My Bijou Who Review • 16 May 2010 • The SnowBlog
My Bijou Who Review
My verdict (for what it's worth) on this week's Doctor Who episode, Amy's Choice:
One or two additional [spoilery!] thoughts... I was pretty caught up in this episode. Intellectually it was great because you were trying to solve the puzzle, process the clues and figure out what the real rules were. What I found strange (but good) was that it was also very emotionally involving. The thing is, I don't really understand why.
Any good screenwriter will tell you that you need 'jeopardy' in your drama. The characters have to be in danger of losing something so that the tension or conflict in the story (which you should also remember to include) has some consequences. But that's a rather banal statement when applied to Who, because in most episodes everyone's lives are at stake - plus sometimes the whole planet - plus sometimes the entire universe. The thing, is that millions can be imperilled, including the regular cast, and I might not care. On this occasion, the stakes were much lower than usual: even if they just took a guess, there was a fifty percent chance of the principals surviving (or so we initially thought) and yet it was exciting in a way that (ho-hum) the universe might end often isn't. What I can't work out is: what clever thing was Simon Nye (the writer) doing that, say, Toby Whithouse wasn't doing last week. Any suggestions, all you writing experts out there? I want to say the acting was just better - because I think it was (Matt Smith's even!) - but I'm certain that the writing made the real difference and I really want to understand how.

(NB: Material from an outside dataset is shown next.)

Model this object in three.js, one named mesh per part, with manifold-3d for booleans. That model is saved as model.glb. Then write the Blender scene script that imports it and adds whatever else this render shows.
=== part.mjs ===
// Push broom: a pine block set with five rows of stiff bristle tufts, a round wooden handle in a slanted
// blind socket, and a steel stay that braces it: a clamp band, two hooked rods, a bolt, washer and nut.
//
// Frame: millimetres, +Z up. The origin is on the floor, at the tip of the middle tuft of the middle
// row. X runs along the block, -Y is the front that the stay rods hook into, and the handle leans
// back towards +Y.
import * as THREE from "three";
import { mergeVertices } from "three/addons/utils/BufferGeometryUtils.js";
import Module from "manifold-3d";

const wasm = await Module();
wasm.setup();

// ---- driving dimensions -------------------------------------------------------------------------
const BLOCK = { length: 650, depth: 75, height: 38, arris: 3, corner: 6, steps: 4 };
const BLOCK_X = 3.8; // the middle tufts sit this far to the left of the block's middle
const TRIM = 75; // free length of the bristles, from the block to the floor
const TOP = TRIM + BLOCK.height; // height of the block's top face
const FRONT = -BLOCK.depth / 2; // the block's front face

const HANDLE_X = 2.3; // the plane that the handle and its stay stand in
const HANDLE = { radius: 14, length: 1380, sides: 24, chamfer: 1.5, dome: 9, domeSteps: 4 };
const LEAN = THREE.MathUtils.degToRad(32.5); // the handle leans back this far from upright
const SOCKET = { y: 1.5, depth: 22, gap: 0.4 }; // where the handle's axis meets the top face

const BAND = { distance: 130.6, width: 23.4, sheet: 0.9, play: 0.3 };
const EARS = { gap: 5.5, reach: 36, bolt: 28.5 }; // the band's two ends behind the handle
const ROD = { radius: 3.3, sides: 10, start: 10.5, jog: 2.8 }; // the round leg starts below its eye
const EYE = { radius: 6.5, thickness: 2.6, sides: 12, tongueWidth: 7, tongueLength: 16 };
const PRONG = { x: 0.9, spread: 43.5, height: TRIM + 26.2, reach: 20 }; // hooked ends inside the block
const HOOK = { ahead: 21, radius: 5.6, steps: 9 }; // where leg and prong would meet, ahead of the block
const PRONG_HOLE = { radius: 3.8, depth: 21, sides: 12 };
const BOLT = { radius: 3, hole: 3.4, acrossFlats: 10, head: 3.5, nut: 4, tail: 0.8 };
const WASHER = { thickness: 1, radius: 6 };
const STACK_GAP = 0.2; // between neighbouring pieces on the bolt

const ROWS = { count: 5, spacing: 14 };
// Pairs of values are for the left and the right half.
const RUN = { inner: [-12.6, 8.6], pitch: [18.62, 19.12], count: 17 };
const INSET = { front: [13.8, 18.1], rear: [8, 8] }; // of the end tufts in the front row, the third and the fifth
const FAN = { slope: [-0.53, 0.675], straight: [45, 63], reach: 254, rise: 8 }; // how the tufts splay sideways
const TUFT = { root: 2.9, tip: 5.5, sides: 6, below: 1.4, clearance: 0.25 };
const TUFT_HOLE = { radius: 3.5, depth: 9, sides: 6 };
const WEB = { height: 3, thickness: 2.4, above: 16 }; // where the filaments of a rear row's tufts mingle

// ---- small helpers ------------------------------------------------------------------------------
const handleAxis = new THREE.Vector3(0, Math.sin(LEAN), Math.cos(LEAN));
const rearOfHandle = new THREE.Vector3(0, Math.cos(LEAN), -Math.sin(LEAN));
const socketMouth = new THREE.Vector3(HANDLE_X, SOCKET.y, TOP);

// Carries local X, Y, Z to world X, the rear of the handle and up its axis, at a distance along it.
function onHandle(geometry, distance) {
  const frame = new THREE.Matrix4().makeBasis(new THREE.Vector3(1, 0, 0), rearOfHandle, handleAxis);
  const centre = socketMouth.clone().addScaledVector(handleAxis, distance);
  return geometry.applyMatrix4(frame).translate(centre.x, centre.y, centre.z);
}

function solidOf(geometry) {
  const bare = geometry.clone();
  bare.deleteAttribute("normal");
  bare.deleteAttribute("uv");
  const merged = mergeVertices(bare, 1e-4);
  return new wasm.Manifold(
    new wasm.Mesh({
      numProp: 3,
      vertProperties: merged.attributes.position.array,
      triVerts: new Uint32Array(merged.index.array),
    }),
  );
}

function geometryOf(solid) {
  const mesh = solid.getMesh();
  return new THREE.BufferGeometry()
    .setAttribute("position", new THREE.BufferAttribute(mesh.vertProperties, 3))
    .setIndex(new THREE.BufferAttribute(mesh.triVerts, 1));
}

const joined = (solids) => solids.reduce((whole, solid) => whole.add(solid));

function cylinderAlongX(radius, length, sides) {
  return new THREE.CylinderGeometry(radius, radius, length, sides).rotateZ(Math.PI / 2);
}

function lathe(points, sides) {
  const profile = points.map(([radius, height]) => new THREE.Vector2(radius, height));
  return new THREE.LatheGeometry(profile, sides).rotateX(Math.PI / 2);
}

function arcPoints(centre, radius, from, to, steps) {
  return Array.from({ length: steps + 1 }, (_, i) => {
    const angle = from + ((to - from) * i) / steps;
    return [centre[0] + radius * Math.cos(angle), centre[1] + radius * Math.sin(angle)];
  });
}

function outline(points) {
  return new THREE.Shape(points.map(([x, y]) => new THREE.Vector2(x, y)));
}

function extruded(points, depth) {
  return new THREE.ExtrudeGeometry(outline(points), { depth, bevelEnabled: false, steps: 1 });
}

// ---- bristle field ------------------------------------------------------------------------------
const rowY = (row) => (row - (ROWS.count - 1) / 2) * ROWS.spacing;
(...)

My slight niggles with the ep involved some pacing here and there. I'd have liked a little more time and a little more emphasis given to the revelation that the Dream Lord was the Doctor and how the psychic pollen was behind it all. I actually found the idea that the Dream Lord wasn't real to be a slight anti-climax, because he was such a great villain (played so brilliantly by Toby Jones). So rather than a throwaway explanation, I would have preferred his non-existence to be part of solving the riddle of what was going on. Discover that he wasn't real in order to banish him. Then I might have felt a bit more triumphant about being deprived of such a wonderful character. But that's probably nit-picking. I might have also liked Rory's death scene to have been rejigged a little. Karen Gillan is badly lit and has only a few seconds to register her sorrow at Rory's demise. It didn't feel quite like the pivotal moment for the season that it was.
Why light the chest of drawers and the wall but not Karen Gillan's face? Why stay wide when we're supposed to be registering her surprise and pain?
(And it might have been nice if the Doctor and Amy killing themselves had looked more deadly. Their camper van looked to be doing seven miles per hour when it hit the cottage. I reckon they were looking a broken headlight rather than death.)
But how brilliant was the plot? Choosing between two realities was a great idea. But making those realities represent not only Amy's two choices for her future but the two men in her life was inspired. It meant that all the detective work in analysing the two realities was also laden with emotional significance for all of them. I'd read that Simon Nye was great with character minutiae and dialogue, so I was expecting a slow-moving but poignant episode. The poignancy was there, but it was strapped to a rocket. I think this was as exciting as The Time Of Angels and hopefully it was made for a fraction of the cost. The locations were the Tardis set plus a muddy playground and a country cottage. The extras were pensioners. I like to think that in terms of excitement per pound spent, Amy's Choice set some sort of record.
Update: I recently read that this was the last episode to be filmed (despite being written as the midpoint) so it's possible the acting really was more bedded-in and practiced, so maybe that helped make the whole thing work.